Lincoln Defeats Halter
Sen. Blanche Lincoln (D-AR) survived to fight the final round in the general election last night. But it wasn’t supposed to be that way. For days — in fact in the final hours of her runoff — Arkansas insiders expected Lincoln to lose, while supporters of Bill Halter were pre-emptively dancing in the end zones. Lincoln’s obituary was written. But both camps underestimated her ability to get out the vote, and she defeated Halter 52 to 48.Inglis Comes In Distant Second, Faces Runoff
It’s looking increasingly likely that Rep. Bob Inglis (R-SC), a six term incumbent, will lose his House seat. Inglis came in second in last night’s primary, taking 27% of the vote to county solicitor Trey Gowdy’s 39%. Gowdy attacked Inglis for not being conservative enough, panning him for voting against the Iraq War surge and ANWR drilling, and voting for the bailout. Inglis will have to erase that 12 point lead if he wants to win the runoff, scheduled for June 22 — just two weeks away.

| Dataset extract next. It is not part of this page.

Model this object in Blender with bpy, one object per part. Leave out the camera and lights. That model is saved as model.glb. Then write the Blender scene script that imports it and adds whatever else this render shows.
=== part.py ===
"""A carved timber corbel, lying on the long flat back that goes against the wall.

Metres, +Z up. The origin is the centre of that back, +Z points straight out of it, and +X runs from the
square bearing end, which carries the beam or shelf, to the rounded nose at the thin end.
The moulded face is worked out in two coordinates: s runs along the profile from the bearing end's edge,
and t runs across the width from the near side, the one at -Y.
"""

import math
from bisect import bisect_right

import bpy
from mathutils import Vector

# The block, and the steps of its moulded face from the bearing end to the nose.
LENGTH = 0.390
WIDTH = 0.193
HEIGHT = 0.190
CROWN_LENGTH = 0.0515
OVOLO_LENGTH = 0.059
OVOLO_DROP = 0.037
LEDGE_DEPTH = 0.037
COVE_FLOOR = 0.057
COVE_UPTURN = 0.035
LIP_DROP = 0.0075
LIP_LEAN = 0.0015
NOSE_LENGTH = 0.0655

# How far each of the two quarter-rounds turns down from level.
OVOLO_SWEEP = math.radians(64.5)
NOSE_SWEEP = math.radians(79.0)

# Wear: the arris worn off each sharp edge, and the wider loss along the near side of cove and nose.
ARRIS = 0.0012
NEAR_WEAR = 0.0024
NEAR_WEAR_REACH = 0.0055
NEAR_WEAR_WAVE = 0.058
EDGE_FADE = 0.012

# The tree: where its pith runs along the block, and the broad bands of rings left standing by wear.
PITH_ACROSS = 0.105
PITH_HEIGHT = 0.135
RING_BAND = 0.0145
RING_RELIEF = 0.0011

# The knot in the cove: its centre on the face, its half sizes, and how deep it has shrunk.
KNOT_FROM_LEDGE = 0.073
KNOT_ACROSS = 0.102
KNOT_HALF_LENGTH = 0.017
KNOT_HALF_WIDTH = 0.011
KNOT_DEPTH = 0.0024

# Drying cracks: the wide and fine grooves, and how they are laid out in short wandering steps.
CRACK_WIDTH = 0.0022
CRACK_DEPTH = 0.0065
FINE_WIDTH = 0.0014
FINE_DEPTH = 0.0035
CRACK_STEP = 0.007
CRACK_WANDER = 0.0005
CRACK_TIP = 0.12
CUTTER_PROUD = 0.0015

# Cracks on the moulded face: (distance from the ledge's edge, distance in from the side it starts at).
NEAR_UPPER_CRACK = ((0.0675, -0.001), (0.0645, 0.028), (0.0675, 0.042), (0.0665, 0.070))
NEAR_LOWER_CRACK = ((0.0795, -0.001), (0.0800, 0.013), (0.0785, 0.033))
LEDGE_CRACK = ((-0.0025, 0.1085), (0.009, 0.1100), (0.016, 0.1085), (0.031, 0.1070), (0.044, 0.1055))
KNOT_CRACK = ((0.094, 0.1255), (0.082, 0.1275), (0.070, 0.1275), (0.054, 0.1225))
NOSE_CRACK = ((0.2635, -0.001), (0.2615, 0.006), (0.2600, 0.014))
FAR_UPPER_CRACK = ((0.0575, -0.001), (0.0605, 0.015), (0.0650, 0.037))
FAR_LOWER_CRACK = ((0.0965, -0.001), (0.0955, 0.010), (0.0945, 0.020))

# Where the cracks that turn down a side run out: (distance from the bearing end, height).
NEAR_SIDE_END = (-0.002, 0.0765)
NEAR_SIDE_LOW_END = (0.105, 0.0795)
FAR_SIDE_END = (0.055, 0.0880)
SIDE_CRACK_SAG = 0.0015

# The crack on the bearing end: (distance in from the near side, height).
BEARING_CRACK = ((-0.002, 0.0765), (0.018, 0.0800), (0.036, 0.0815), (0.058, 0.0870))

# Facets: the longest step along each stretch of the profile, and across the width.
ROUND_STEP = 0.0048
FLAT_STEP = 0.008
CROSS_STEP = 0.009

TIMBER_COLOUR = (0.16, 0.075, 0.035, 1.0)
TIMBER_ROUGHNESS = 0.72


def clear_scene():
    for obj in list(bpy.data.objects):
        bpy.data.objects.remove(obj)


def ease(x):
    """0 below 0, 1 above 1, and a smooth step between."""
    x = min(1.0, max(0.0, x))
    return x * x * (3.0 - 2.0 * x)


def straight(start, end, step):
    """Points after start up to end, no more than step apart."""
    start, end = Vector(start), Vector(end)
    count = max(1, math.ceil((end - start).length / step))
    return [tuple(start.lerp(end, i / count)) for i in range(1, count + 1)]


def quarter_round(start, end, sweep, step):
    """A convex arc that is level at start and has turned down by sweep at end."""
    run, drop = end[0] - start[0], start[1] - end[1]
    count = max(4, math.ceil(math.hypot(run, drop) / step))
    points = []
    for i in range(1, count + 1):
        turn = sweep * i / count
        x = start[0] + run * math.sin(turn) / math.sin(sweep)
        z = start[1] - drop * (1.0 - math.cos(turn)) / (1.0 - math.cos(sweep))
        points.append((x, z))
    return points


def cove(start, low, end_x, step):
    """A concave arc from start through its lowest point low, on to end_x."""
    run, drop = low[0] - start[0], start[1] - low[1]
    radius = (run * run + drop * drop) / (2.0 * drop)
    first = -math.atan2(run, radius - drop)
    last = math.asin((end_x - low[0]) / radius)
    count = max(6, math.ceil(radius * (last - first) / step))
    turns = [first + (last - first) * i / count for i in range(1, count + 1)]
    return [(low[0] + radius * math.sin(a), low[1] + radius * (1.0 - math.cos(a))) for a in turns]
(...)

Unemployed Vet With No Campaign Wins Dem Nod In SC
Alvin Greene’s campaign didn’t come with any bumper stickers, web sites, or debates. He had no contributions, hasn’t filed with the FEC and says he paid the $10,400 filing fee with his own money. But he won the Democratic primary for Senate in South Carolina against a judge, Vic Rawl, who’s served four terms in the state legislature and had $186,000 in his war chest. He will face Sen. Jim DeMint (R-SC) in November. The Dem party chair thinks voters chose alphabetically — which may say more about who the party put up for the race than it does about Greene.